Amended Final Decree (June 12, 1941). "At a further hearing, after the final decree of May 19, 1941, representations were made by the defendants that the effect of paragraph D of said decree would be to compel the defendant Elm Spring Farm Cooperative to discontinue business, and it appearing that payment of certain rents from one defendant to the other will not seriously prejudice the plaintiff, after having been fully considered by the court, it is accordingly adjudged, ordered and decreed as follows:

"That paragraph D of the final decree is amended by adding the following thereto:

"Except that the defendant Elm Spring Farm Cooperative is permitted to pay, and the defendant Elm Spring Farm, Inc., is permitted to receive:

"(a) The sum of $125 per month, and the amount of such taxes as have accrued since June 15, 1940, as provided in a realty lease between the parties, and

"(b) The sum of $500 per month as part payment of rent reserved for the use by Elm Spring Farm Cooperative of certain personal property owned by Elm Spring Farm, Inc.
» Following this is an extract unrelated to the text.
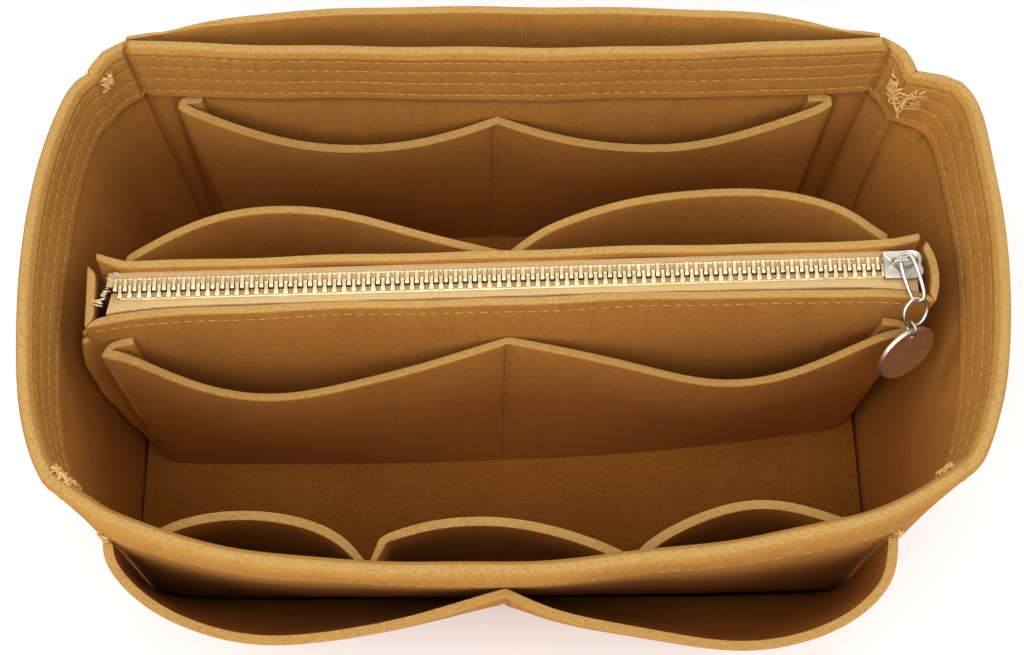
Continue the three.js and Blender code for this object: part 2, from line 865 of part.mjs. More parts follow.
// One tooth seen from above, reaching over the middle line to lock between its neighbours
function toothOutline(x, sign) {
  const shape = [
    [-toothClampHalf, toothOuter],
    [toothClampHalf, toothOuter],
    [toothNeckHalf, toothReach],
    [toothHeadHalf, -toothReach],
    [-toothHeadHalf, -toothReach],
    [-toothNeckHalf, toothReach],
  ];
  const points = shape.map(([dx, y]) => v2(x + dx, sign * y));
  return sign > 0 ? points.reverse() : points;
}

function teethRow(sign) {
  const from = zipStart + (sign > 0 ? 0 : toothPitch / 2);
  const to = from + (toothCount - 1) * toothPitch;
  const half = toothHeight / 2;
  const teeth = [];
  for (let i = 0; i < toothCount; i++) {
    teeth.push(prism(toothOutline(from + i * toothPitch, sign), pouchTop - half, pouchTop + half));
  }
  const sides = [sign * (toothOuter - beadWidth / 2), sign * rowHalf].sort((a, b) => a - b);
  const bead = block(from, to, ...sides, pouchTop - beadHeight / 2, pouchTop + beadHeight / 2);
  return join([bead, ...teeth]);
}

const lastTooth = zipStart + toothPitch / 2 + (toothCount - 1) * toothPitch;
const stopStart = lastTooth + toothClampHalf + gap;

function topStop(sign) {
  const sides = [sign * (postHalf + sliderRun), sign * toothOuter].sort((a, b) => a - b);
  const half = toothHeight / 2;
  return block(stopStart, stopStart + stopLength, ...sides, pouchTop - half, pouchTop + half);
}

// Threads whipped over the cut ends of both tapes, which close the far end of the zip
function endThread() {
  const x = (y) => tapeEndLeft + tapeEndSlant * y + gap;
  const reach = -pouchFrontTop - felt - gap;
  const z = pouchTop + tapeThickness / 2 + gap;
  const outline = [
    v2(x(-reach), -reach),
    v2(x(-reach) + endThreadWidth, -reach),
    v2(x(reach) + endThreadWidth, reach),
    v2(x(reach), reach),
  ];
  return prism(outline, z, z + endThreadHeight);
}

// Slider with its crown, about its middle on the zip's centre line

const channelHalf = toothHeight / 2 + sliderRun;
const channelSide = rowHalf + sliderRun;
const sliderTailHalf = channelSide + sliderFlange;
const sliderNoseHalf = sliderTailHalf + noseFlare;
const sliderTop = channelHalf + sliderPlate;

function sliderOutline() {
  const half = sliderLength / 2;
  const round = noseFlare * 2;
  const shape = new THREE.Shape();
  shape.moveTo(-half, -sliderTailHalf);
  shape.lineTo(0, -sliderTailHalf);
  shape.lineTo(half * 0.4, -sliderNoseHalf);
  shape.quadraticCurveTo(half, -sliderNoseHalf, half, -sliderNoseHalf * 0.4);
  shape.lineTo(half - round, 0);
  shape.lineTo(half, sliderNoseHalf * 0.4);
  shape.quadraticCurveTo(half, sliderNoseHalf, half * 0.4, sliderNoseHalf);
  shape.lineTo(0, sliderTailHalf);
  shape.lineTo(-half, sliderTailHalf);
  return shape;
}

function sliderBody() {
  const whole = new THREE.ExtrudeGeometry(sliderOutline(), {
    depth: 2 * sliderTop,
    bevelEnabled: false,
    curveSegments: 4,
  });
  whole.translate(0, 0, -sliderTop);
  const reach = sliderLength;
  const slotHalf = tapeThickness / 2 + sliderRun;
  const channel = block(-reach, reach, -channelSide, channelSide, -channelHalf, channelHalf);
  const slot = block(-reach, reach, -reach, reach, -slotHalf, slotHalf);
  const middle = postStart + postLength / 2;
  const postEnd = postStart + postLength;
  const postOutline = [v2(postStart, 0), v2(middle, -postHalf), v2(postEnd, 0), v2(middle, postHalf)];
  const postReach = channelHalf + sliderPlate / 2;
  const post = prism(postOutline, -postReach, postReach);
  return join([cut(cut(whole, channel), slot), post, crownGeometry()]);
}

// Arch over the slider that the pull hangs from
function crownGeometry() {
  const half = crownSpan / 2;
  const inner = half - crownBar;
  const high = crownRise + crownBar;
  const foot = -sliderPlate / 2;
  const shape = new THREE.Shape();
  shape.moveTo(-half, foot);
  shape.lineTo(-half, high * 0.4);
  shape.quadraticCurveTo(-half, high, -half * 0.4, high);
  shape.lineTo(half * 0.4, high);
  shape.quadraticCurveTo(half, high, half, high * 0.4);
  shape.lineTo(half, foot);
  shape.lineTo(inner, foot);
  shape.lineTo(inner, crownRise * 0.4);
  shape.quadraticCurveTo(inner, crownRise, inner * 0.4, crownRise);
  shape.lineTo(-inner * 0.4, crownRise);
  shape.quadraticCurveTo(-inner, crownRise, -inner, crownRise * 0.4);
  shape.lineTo(-inner, foot);
  const made = new THREE.ExtrudeGeometry(shape, { depth: crownWidth, bevelEnabled: false, curveSegments: 4 });
  return made.translate(0, 0, -crownWidth / 2).rotateX(Math.PI / 2).translate(0, 0, sliderTop);
}

// Pull chain. A heading is a turn to the right of straight forward and a dip below level.

function heading([turn, dip]) {
  const level = Math.cos(dip * radians);
  return v3(level * Math.sin(turn * radians), -level * Math.cos(turn * radians), -Math.sin(dip * radians));
}

// Level cross direction of a heading, turned about it by the twist
function widthOf(direction, twist) {
  const level = v3(1, 0, 0).addScaledVector(direction, -direction.x).normalize();
  return level.applyAxisAngle(direction, twist * radians);
}

// Takes a piece modelled hanging down from its pivot, with its width along x, to its place
function hang(geometry, direction, twist, at) {
  const up = direction.clone().negate();
  const width = widthOf(direction, twist);
  const face = up.clone().cross(width);
  geometry.applyMatrix4(new THREE.Matrix4().makeBasis(width, face, up));
  return geometry.translate(at.x, at.y, at.z);
}

// Closed loop of round wire hanging in the x, z plane, from a little above its pivot.
// Squareness 1 is an oval, and less gives straighter sides.
function wireLoop(wire, above, pivots, width, squareness) {
  const steps = 18;
  const sides = 6;
  const half = (above + pivots) / 2;
  const centres = [];
  for (let i = 0; i < steps; i++) {
    const a = (i / steps) * Math.PI * 2;
    const across = Math.sign(Math.sin(a)) * Math.abs(Math.sin(a)) ** squareness;
    centres.push(v3((across * (width - wire)) / 2, 0, Math.cos(a) * half + above - half));
  }
  const rings = centres.map((centre, i) => {
    const along = centres[(i + 1) % steps].clone().sub(centres[(i + steps - 1) % steps]).normalize();
    const out = v3(-along.z, 0, along.x);
    const ring = [];
    for (let k = 0; k < sides; k++) {
      const b = (k / sides) * Math.PI * 2;
      const rim = centre.clone().addScaledVector(out, (Math.cos(b) * wire) / 2);
      ring.push(rim.add(v3(0, (Math.sin(b) * wire) / 2, 0)));
    }
    return ring;
  });
  return loft(rings, null, true);
}

// Blank disc with a raised rim and a hole near its edge, hanging from that hole
function tagGeometry() {
  const r = tagDiameter / 2;
  const half = tagThickness / 2;
  const crest = half + tagRimRise;
  const profile = [
    v2(0, -half),
    v2(r - tagRim, -half),
    v2(r - tagRim / 2, -crest),
    v2(r, -half / 2),
    v2(r, half / 2),
    v2(r - tagRim / 2, crest),
    v2(r - tagRim, half),
    v2(0, half),
  ];
  const disc = new THREE.LatheGeometry(profile, 28).translate(0, 0, tagHoleIn - r);
  const hole = new THREE.CylinderGeometry(tagHole / 2, tagHole / 2, tagThickness * 4, 12);
  const slack = tagHole / 2 - tagRingWire / 2 - gap;
  return cut(disc, hole).translate(0, 0, -slack);
}

function pullPieces() {
  const [linkWay, ringWay, tagWay] = [linkHeading, ringHeading, tagHeading].map(heading);
  const crownAt = v3(0, 0, sliderTop + crownRise + crownBar / 2);
  const linkEnd = crownAt.clone().addScaledVector(linkWay, linkPivots);
  const ringAt = linkEnd.addScaledVector(widthOf(linkWay, linkTwist), -ringSlip);
  const tagRingAt = ringAt.clone().addScaledVector(ringWay, ringPivots);
  const tagAt = tagRingAt.clone().addScaledVector(tagWay, tagRingPivots);
  const linkAbove = (crownWidth + linkWire) / 2 + crownRun;
  const link = wireLoop(linkWire, linkAbove, linkPivots, linkWidth, 0.4);
  const ringAbove = (linkWire + ringWire) / 2 + ringRun;
  const tagRingAbove = (ringWire + tagRingWire) / 2 + ringRun;
  const ring = wireLoop(ringWire, ringAbove, ringPivots, ringWidth, 1);
  const tagRing = wireLoop(tagRingWire, tagRingAbove, tagRingPivots, tagRingWidth, 1);
  return {
    pull_link: hang(link, linkWay, linkTwist, crownAt),
    pull_ring: hang(ring, ringWay, ringTwist, ringAt),
    tag_ring: hang(tagRing, tagWay, tagFace + 90, tagRingAt),
    pull_tag: hang(tagGeometry(), tagWay, tagFace, tagAt),
  };
}

// The whole organizer

const meshes = (pieces, material) => Object.entries(pieces).map(([name, made]) => mesh(name, made, material));

function tubGroup() {
  const hemmed = wallSection(0, rimHeight, true);
  const felts = {
    base_panel: floorPanel(tub, 0),
    front_panel: panelGeometry(tub, "front", hemmed),
    right_side_panel: panelGeometry(tub, "right", hemmed),
    rear_lining_panel: panelGeometry(tub, "lining", hemmed),
    left_side_panel: panelGeometry(tub, "left", hemmed),
    rear_outer_panel: rearOuterPanel(),
    rear_wall_pocket: rearWallPocket(),
    front_inner_pocket: frontInnerPocket(),
    front_outer_pocket: frontOuterPocket(),
  };
  return new THREE.Group().add(...meshes(felts, colours.felt), ...meshes(tubTacks(), colours.thread));
}

function pouchGroup() {
  const end = cutSection(pouchFloor, pouchTop);
  const felts = {
    pouch_front_panel: panelGeometry(pouch, "front", end),
    pouch_right_gusset: panelGeometry(pouch, "right", end),
    pouch_rear_panel: panelGeometry(pouch, "rear", cutSection(pouchFloor, pouchTop + rearLip)),
    pouch_left_gusset: panelGeometry(pouch, "left", end),
    pouch_bottom_panel: floorPanel(pouch, pouchFloor),
    pouch_front_pocket: pouchFrontPocket(),
    pouch_rear_pocket: pouchRearPocket(),
  };
  const tapes = {
    zip_tape_front: tapeGeometry("front", -1),
    zip_tape_rear: tapeGeometry("rear", 1),
  };
  const metal = {
    zip_teeth_front: teethRow(-1),
    zip_teeth_rear: teethRow(1),
    zip_stop_front: topStop(-1),
    zip_stop_rear: topStop(1),
  };
  const group = new THREE.Group();
  group.position.set(pouchX, pouchY, 0);
  group.rotation.z = pouchTurn * radians;
  group.add(...meshes(felts, colours.felt), ...meshes(tapes, colours.tape), ...meshes(metal, colours.metal));
  group.add(mesh("zip_end_thread", endThread(), colours.tape), sliderGroup());
  return group;
}

function sliderGroup() {
  const group = new THREE.Group();
  group.position.set(stopStart - postStart, 0, pouchTop);
  group.add(mesh("zip_slider", sliderBody(), colours.metal), ...meshes(pullPieces(), colours.metal));
  return group;
}

export default new THREE.Group().add(tubGroup(), pouchGroup());
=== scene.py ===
"""A felt bag organizer insert with a zip pouch: camel felt, sand zip tape, pale gold zip and silver pull."""
import math
import random
import bpy
import bmesh
import numpy as np
from mathutils import Matrix, Vector
from mathutils.bvhtree import BVHTree


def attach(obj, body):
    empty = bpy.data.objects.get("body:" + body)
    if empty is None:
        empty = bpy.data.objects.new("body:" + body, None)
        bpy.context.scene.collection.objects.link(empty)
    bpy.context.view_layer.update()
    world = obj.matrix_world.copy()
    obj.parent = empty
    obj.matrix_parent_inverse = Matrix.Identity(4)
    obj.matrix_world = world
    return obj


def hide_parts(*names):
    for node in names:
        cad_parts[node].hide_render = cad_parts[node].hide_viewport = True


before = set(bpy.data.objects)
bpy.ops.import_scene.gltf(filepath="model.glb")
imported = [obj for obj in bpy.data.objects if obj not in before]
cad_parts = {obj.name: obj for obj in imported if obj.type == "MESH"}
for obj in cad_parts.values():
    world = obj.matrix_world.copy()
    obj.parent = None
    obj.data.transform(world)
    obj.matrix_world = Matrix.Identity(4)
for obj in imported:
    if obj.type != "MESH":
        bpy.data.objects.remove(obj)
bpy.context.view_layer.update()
scene = bpy.context.scene
MM = 0.001
rng = random.Random(11)

# Named sizes, in millimetres
TUB_HEIGHT = 151
RIM_BAND = 148
FOOT_BAND = 0.5
HEM_ROWS = [146.6, 140.2, 132.6, 124.6]
ROW_WIDTH = 0.8
ROW_DEPTH = 0.25
STITCH = 2.6
STITCH_STEP = 3.4
STITCH_RISE = 0.3
LONGEST_GAP = 4
THREAD = 0.2
TACK_THREAD = 0.36
END_THREAD = 0.17
CUT_EDGE = 0.6
RIM_EDGE = 2.3
FELT_GROWTH = 0.18
WIRE_GROWTH = 0.16
TEETH_GROWTH = 0.1
TAPE_EDGE = 1.35
TAPE_LOW = 129
POUCH_ROW = 126.6
POUCH_ROW_END = 137
LEFT_BULGE = 4.2
SPLIT_WIDTH = 0.8
SPLIT_DEPTH = 0.8

# The share of the rim's rounding that a wall's other edges get
RIM_SHARE = 0.42

# The tub's and the zip's middle, and the pouch's turn
TUB_MIDDLE = Vector((0, 8, 0)) * MM
ZIP_MIDDLE = (1.5, 6.6)
ZIP_TURN = math.radians(1.45)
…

"That such sums as are received by Elm Spring Farm, Inc., under this paragraph shall be held and retained by it, pending the determination of any appeal herefrom, except for such dispositions as may occur in the regular and usual course of business. The injunction against payment by Elm Spring Farm, Inc., of any amount of money or the transfer of any of its assets to the defendant Giles, as salary or otherwise, is continued in full force and effect."

[3] $7800 a year is 26% of the value of all the assets of Elm Spring Farm, Inc. leased to Cooperative, assuming those assets to be worth $30,000, the price at which Cummings was given an option to purchase such assets under the option agreement of March 16, 1940.